-- start --
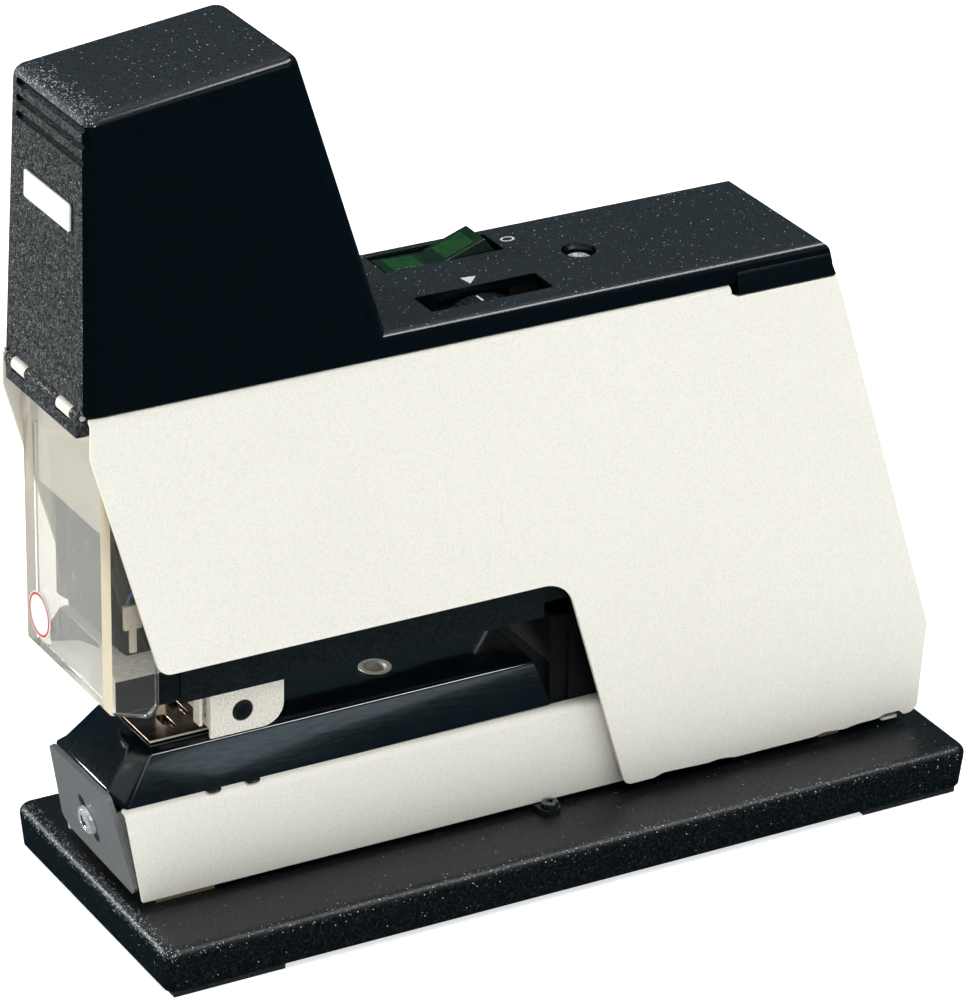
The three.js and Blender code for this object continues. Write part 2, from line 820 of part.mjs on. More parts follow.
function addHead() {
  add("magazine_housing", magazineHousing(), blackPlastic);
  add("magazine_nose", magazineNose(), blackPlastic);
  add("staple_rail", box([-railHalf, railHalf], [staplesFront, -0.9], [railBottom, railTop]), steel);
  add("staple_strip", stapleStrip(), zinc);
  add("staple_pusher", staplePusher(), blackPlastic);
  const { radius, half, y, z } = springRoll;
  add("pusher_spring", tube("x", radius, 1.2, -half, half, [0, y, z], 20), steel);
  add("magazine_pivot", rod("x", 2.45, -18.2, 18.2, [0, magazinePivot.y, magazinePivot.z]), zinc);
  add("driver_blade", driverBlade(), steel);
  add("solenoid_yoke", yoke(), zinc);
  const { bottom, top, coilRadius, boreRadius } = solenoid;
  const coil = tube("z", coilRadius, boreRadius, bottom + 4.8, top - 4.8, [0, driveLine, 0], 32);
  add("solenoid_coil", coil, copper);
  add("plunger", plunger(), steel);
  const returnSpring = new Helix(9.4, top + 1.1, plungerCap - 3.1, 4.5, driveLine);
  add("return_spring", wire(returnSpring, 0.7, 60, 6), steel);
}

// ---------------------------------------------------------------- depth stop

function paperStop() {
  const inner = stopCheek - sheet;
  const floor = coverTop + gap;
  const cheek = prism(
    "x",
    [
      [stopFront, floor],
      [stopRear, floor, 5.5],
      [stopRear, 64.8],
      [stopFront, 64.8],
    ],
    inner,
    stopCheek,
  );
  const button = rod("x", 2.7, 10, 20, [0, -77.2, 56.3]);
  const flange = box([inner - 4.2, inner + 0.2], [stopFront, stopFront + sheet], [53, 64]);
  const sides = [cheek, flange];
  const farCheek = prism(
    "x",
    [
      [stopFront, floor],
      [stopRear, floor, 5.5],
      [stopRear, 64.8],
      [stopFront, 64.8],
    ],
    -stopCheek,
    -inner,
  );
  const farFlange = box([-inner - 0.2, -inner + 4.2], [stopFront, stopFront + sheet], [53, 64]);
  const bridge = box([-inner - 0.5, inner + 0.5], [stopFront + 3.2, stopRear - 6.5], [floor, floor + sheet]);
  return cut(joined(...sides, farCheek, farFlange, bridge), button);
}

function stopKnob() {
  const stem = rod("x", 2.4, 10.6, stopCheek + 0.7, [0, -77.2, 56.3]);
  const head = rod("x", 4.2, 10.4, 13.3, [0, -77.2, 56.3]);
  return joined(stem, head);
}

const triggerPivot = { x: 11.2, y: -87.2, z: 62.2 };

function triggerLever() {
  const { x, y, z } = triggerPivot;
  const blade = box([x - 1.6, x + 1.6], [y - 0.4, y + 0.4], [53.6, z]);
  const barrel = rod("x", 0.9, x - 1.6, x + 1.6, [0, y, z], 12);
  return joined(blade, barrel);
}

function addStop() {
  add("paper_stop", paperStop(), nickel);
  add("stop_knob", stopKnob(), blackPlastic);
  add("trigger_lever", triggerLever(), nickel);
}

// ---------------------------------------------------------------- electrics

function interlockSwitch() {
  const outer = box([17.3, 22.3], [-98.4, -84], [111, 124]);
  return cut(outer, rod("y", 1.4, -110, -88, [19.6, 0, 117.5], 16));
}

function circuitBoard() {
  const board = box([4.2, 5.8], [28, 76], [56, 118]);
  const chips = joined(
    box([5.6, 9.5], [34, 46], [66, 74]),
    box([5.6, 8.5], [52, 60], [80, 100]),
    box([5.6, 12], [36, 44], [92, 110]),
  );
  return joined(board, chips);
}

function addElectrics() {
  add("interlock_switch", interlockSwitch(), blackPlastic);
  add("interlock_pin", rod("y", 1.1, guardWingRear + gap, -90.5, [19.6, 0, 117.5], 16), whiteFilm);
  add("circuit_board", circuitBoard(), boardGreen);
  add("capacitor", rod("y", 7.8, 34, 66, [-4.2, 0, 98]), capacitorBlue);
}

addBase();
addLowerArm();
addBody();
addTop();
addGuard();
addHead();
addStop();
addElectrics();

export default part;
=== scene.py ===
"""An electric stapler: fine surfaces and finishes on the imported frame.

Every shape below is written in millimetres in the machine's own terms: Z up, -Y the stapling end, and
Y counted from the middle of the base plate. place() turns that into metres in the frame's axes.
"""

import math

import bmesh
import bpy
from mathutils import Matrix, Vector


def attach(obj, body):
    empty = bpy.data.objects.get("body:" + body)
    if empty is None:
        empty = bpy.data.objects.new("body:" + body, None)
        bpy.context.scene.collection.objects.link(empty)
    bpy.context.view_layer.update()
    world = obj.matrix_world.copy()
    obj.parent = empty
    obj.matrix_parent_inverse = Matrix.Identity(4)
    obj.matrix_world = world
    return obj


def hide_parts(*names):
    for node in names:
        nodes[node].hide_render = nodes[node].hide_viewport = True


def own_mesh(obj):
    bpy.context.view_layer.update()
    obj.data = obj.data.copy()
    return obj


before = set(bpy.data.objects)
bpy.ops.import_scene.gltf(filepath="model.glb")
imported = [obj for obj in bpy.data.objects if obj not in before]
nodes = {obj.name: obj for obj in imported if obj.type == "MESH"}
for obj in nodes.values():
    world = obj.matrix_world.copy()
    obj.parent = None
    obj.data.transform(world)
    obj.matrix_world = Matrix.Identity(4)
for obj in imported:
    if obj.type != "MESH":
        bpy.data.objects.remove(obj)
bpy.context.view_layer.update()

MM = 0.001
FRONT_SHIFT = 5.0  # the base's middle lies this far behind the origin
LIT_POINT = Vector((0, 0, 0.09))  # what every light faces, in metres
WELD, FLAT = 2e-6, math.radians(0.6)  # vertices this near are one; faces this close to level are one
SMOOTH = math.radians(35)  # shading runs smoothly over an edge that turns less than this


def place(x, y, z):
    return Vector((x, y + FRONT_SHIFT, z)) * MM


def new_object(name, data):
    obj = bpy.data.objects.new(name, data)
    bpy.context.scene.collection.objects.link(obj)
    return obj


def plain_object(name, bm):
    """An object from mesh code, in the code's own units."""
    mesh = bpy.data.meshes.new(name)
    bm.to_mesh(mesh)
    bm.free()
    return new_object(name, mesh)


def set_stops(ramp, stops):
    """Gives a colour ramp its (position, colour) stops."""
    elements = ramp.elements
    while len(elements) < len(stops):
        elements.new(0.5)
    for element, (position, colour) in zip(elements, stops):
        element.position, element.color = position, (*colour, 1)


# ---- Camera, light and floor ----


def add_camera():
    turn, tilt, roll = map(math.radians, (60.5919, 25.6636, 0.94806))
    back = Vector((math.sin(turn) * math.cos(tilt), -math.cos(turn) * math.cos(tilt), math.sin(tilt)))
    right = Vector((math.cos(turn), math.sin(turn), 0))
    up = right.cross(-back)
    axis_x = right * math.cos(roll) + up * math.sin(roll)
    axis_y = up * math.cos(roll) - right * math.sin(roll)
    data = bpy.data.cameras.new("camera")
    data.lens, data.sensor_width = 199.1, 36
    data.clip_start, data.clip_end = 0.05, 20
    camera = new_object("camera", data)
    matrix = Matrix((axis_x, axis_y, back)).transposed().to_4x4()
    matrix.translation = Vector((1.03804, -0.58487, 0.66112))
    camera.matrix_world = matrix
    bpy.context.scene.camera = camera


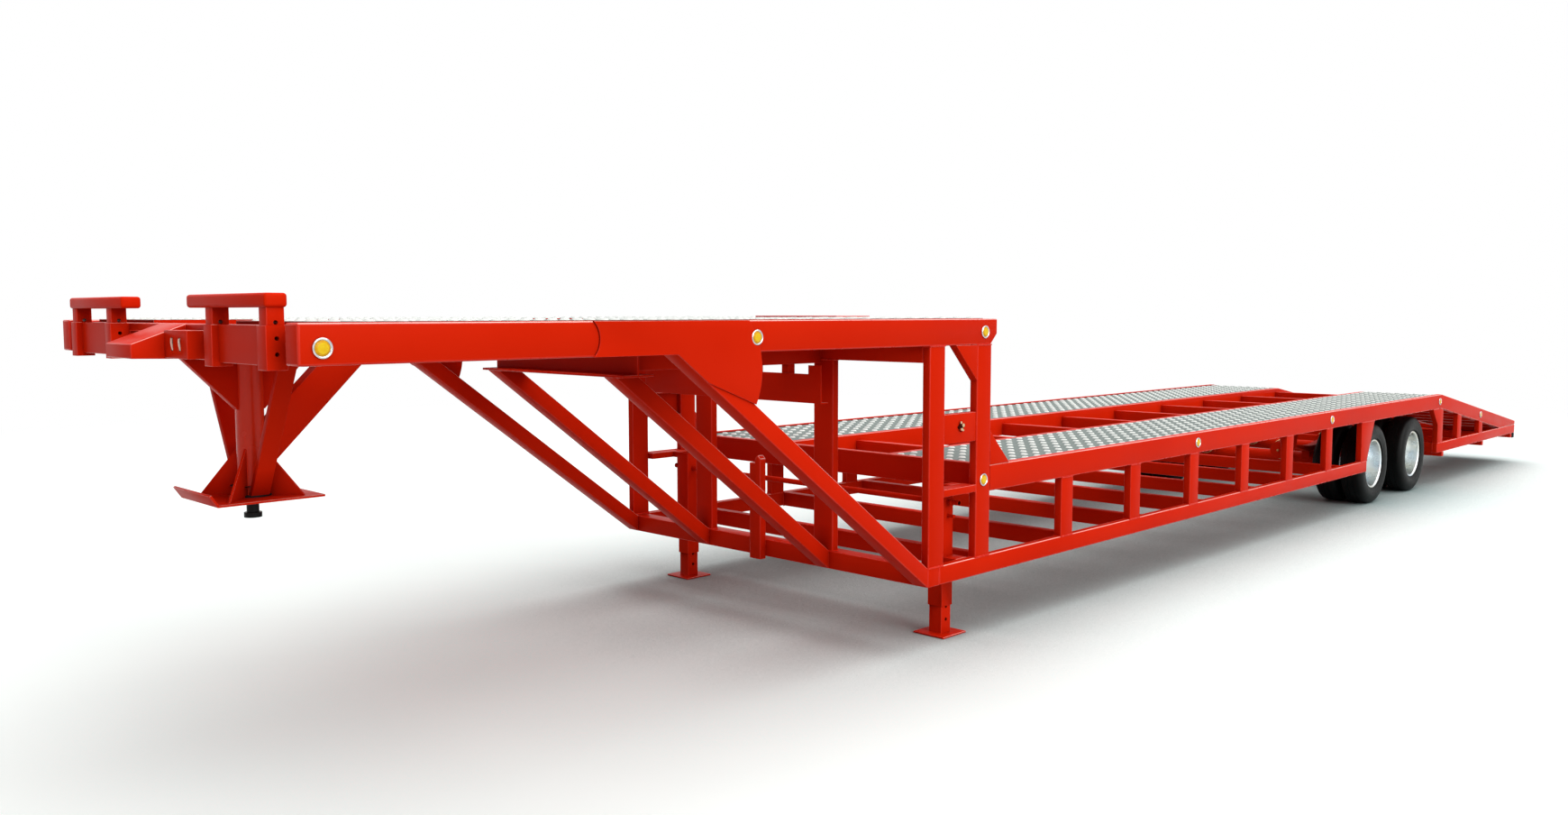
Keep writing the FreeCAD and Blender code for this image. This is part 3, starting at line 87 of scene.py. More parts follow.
-- end --
Written request => Without changing a word, restate the whole listing.

Solved problem =>
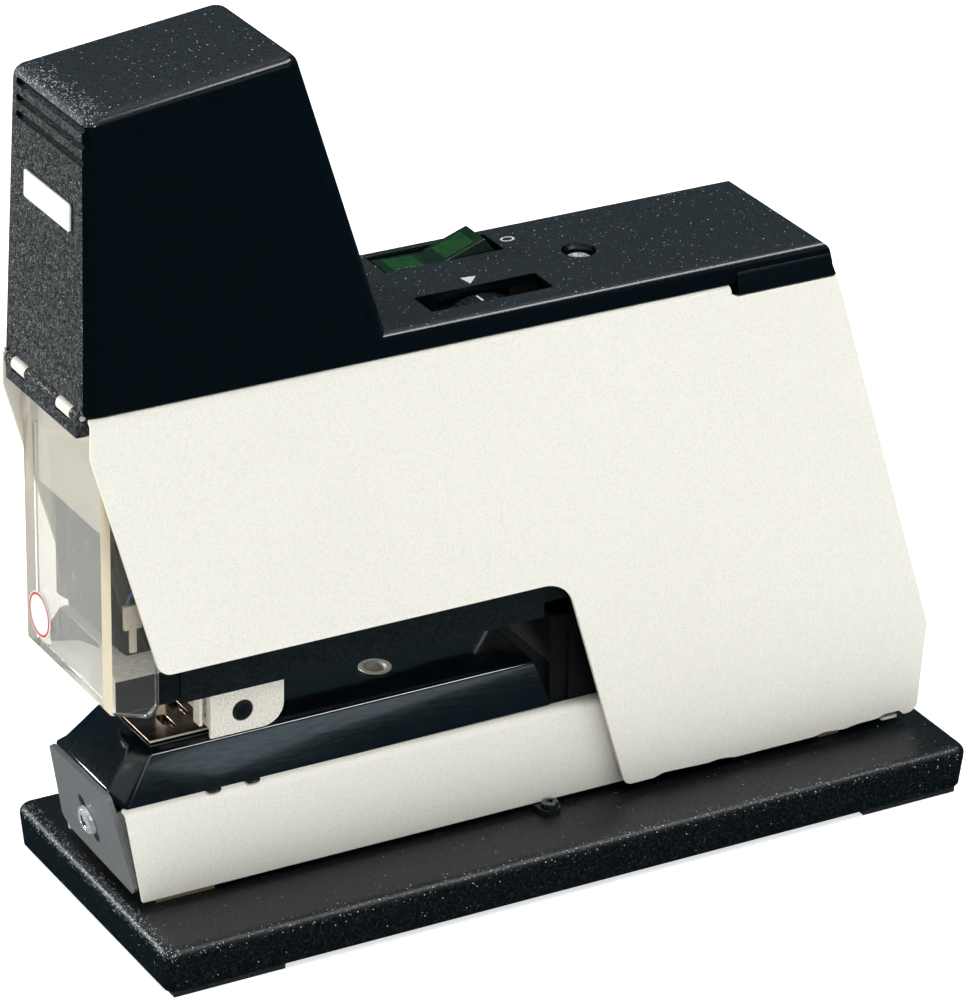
The three.js and Blender code for this object continues. Write part 2, from line 820 of part.mjs on. More parts follow.
function addHead() {
  add("magazine_housing", magazineHousing(), blackPlastic);
  add("magazine_nose", magazineNose(), blackPlastic);
  add("staple_rail", box([-railHalf, railHalf], [staplesFront, -0.9], [railBottom, railTop]), steel);
  add("staple_strip", stapleStrip(), zinc);
  add("staple_pusher", staplePusher(), blackPlastic);
  const { radius, half, y, z } = springRoll;
  add("pusher_spring", tube("x", radius, 1.2, -half, half, [0, y, z], 20), steel);
  add("magazine_pivot", rod("x", 2.45, -18.2, 18.2, [0, magazinePivot.y, magazinePivot.z]), zinc);
  add("driver_blade", driverBlade(), steel);
  add("solenoid_yoke", yoke(), zinc);
  const { bottom, top, coilRadius, boreRadius } = solenoid;
  const coil = tube("z", coilRadius, boreRadius, bottom + 4.8, top - 4.8, [0, driveLine, 0], 32);
  add("solenoid_coil", coil, copper);
  add("plunger", plunger(), steel);
  const returnSpring = new Helix(9.4, top + 1.1, plungerCap - 3.1, 4.5, driveLine);
  add("return_spring", wire(returnSpring, 0.7, 60, 6), steel);
}

// ---------------------------------------------------------------- depth stop

function paperStop() {
  const inner = stopCheek - sheet;
  const floor = coverTop + gap;
  const cheek = prism(
    "x",
    [
      [stopFront, floor],
      [stopRear, floor, 5.5],
      [stopRear, 64.8],
      [stopFront, 64.8],
    ],
    inner,
    stopCheek,
  );
  const button = rod("x", 2.7, 10, 20, [0, -77.2, 56.3]);
  const flange = box([inner - 4.2, inner + 0.2], [stopFront, stopFront + sheet], [53, 64]);
  const sides = [cheek, flange];
  const farCheek = prism(
    "x",
    [
      [stopFront, floor],
      [stopRear, floor, 5.5],
      [stopRear, 64.8],
      [stopFront, 64.8],
    ],
    -stopCheek,
    -inner,
  );
  const farFlange = box([-inner - 0.2, -inner + 4.2], [stopFront, stopFront + sheet], [53, 64]);
  const bridge = box([-inner - 0.5, inner + 0.5], [stopFront + 3.2, stopRear - 6.5], [floor, floor + sheet]);
  return cut(joined(...sides, farCheek, farFlange, bridge), button);
}

function stopKnob() {
  const stem = rod("x", 2.4, 10.6, stopCheek + 0.7, [0, -77.2, 56.3]);
  const head = rod("x", 4.2, 10.4, 13.3, [0, -77.2, 56.3]);
  return joined(stem, head);
}

const triggerPivot = { x: 11.2, y: -87.2, z: 62.2 };

function triggerLever() {
  const { x, y, z } = triggerPivot;
  const blade = box([x - 1.6, x + 1.6], [y - 0.4, y + 0.4], [53.6, z]);
  const barrel = rod("x", 0.9, x - 1.6, x + 1.6, [0, y, z], 12);
  return joined(blade, barrel);
}

function addStop() {
  add("paper_stop", paperStop(), nickel);
  add("stop_knob", stopKnob(), blackPlastic);
  add("trigger_lever", triggerLever(), nickel);
}

// ---------------------------------------------------------------- electrics

function interlockSwitch() {
  const outer = box([17.3, 22.3], [-98.4, -84], [111, 124]);
  return cut(outer, rod("y", 1.4, -110, -88, [19.6, 0, 117.5], 16));
}

function circuitBoard() {
  const board = box([4.2, 5.8], [28, 76], [56, 118]);
  const chips = joined(
    box([5.6, 9.5], [34, 46], [66, 74]),
    box([5.6, 8.5], [52, 60], [80, 100]),
    box([5.6, 12], [36, 44], [92, 110]),
  );
  return joined(board, chips);
}

function addElectrics() {
  add("interlock_switch", interlockSwitch(), blackPlastic);
  add("interlock_pin", rod("y", 1.1, guardWingRear + gap, -90.5, [19.6, 0, 117.5], 16), whiteFilm);
  add("circuit_board", circuitBoard(), boardGreen);
  add("capacitor", rod("y", 7.8, 34, 66, [-4.2, 0, 98]), capacitorBlue);
}

addBase();
addLowerArm();
addBody();
addTop();
addGuard();
addHead();
addStop();
addElectrics();

export default part;
=== scene.py ===
"""An electric stapler: fine surfaces and finishes on the imported frame.

Every shape below is written in millimetres in the machine's own terms: Z up, -Y the stapling end, and
Y counted from the middle of the base plate. place() turns that into metres in the frame's axes.
"""

import math

import bmesh
import bpy
from mathutils import Matrix, Vector


def attach(obj, body):
    empty = bpy.data.objects.get("body:" + body)
    if empty is None:
        empty = bpy.data.objects.new("body:" + body, None)
        bpy.context.scene.collection.objects.link(empty)
    bpy.context.view_layer.update()
    world = obj.matrix_world.copy()
    obj.parent = empty
    obj.matrix_parent_inverse = Matrix.Identity(4)
    obj.matrix_world = world
    return obj


def hide_parts(*names):
    for node in names:
        nodes[node].hide_render = nodes[node].hide_viewport = True


def own_mesh(obj):
    bpy.context.view_layer.update()
    obj.data = obj.data.copy()
    return obj


before = set(bpy.data.objects)
bpy.ops.import_scene.gltf(filepath="model.glb")
imported = [obj for obj in bpy.data.objects if obj not in before]
nodes = {obj.name: obj for obj in imported if obj.type == "MESH"}
for obj in nodes.values():
    world = obj.matrix_world.copy()
    obj.parent = None
    obj.data.transform(world)
    obj.matrix_world = Matrix.Identity(4)
for obj in imported:
    if obj.type != "MESH":
        bpy.data.objects.remove(obj)
bpy.context.view_layer.update()

MM = 0.001
FRONT_SHIFT = 5.0  # the base's middle lies this far behind the origin
LIT_POINT = Vector((0, 0, 0.09))  # what every light faces, in metres
WELD, FLAT = 2e-6, math.radians(0.6)  # vertices this near are one; faces this close to level are one
SMOOTH = math.radians(35)  # shading runs smoothly over an edge that turns less than this


def place(x, y, z):
    return Vector((x, y + FRONT_SHIFT, z)) * MM


def new_object(name, data):
    obj = bpy.data.objects.new(name, data)
    bpy.context.scene.collection.objects.link(obj)
    return obj


def plain_object(name, bm):
    """An object from mesh code, in the code's own units."""
    mesh = bpy.data.meshes.new(name)
    bm.to_mesh(mesh)
    bm.free()
    return new_object(name, mesh)


def set_stops(ramp, stops):
    """Gives a colour ramp its (position, colour) stops."""
    elements = ramp.elements
    while len(elements) < len(stops):
        elements.new(0.5)
    for element, (position, colour) in zip(elements, stops):
        element.position, element.color = position, (*colour, 1)


# ---- Camera, light and floor ----


def add_camera():
    turn, tilt, roll = map(math.radians, (60.5919, 25.6636, 0.94806))
    back = Vector((math.sin(turn) * math.cos(tilt), -math.cos(turn) * math.cos(tilt), math.sin(tilt)))
    right = Vector((math.cos(turn), math.sin(turn), 0))
    up = right.cross(-back)
    axis_x = right * math.cos(roll) + up * math.sin(roll)
    axis_y = up * math.cos(roll) - right * math.sin(roll)
    data = bpy.data.cameras.new("camera")
    data.lens, data.sensor_width = 199.1, 36
    data.clip_start, data.clip_end = 0.05, 20
    camera = new_object("camera", data)
    matrix = Matrix((axis_x, axis_y, back)).transposed().to_4x4()
    matrix.translation = Vector((1.03804, -0.58487, 0.66112))
    camera.matrix_world = matrix
    bpy.context.scene.camera = camera


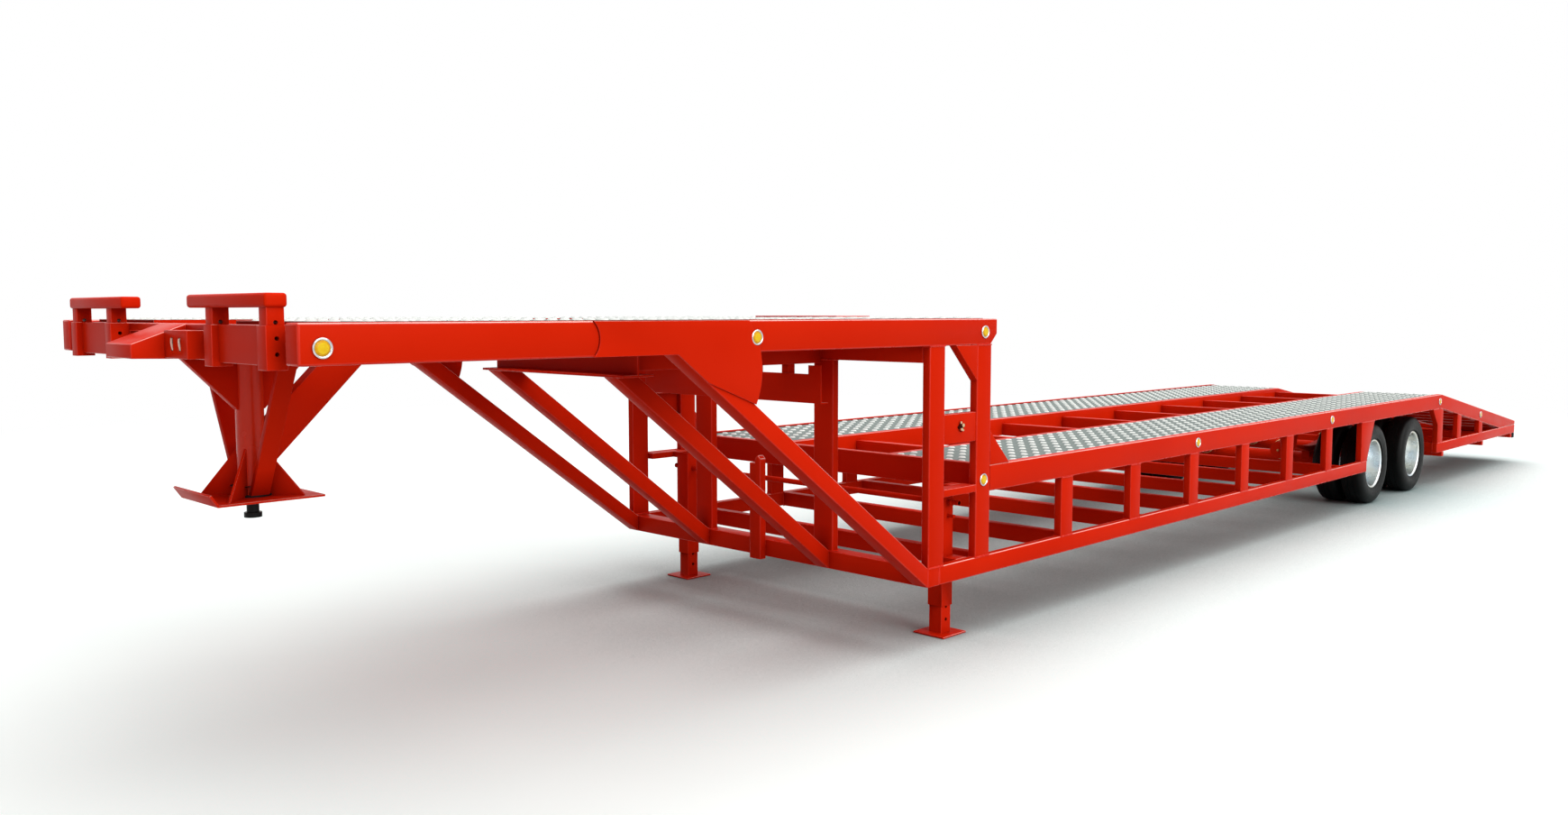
Keep writing the FreeCAD and Blender code for this image. This is part 3, starting at line 87 of scene.py. More parts follow.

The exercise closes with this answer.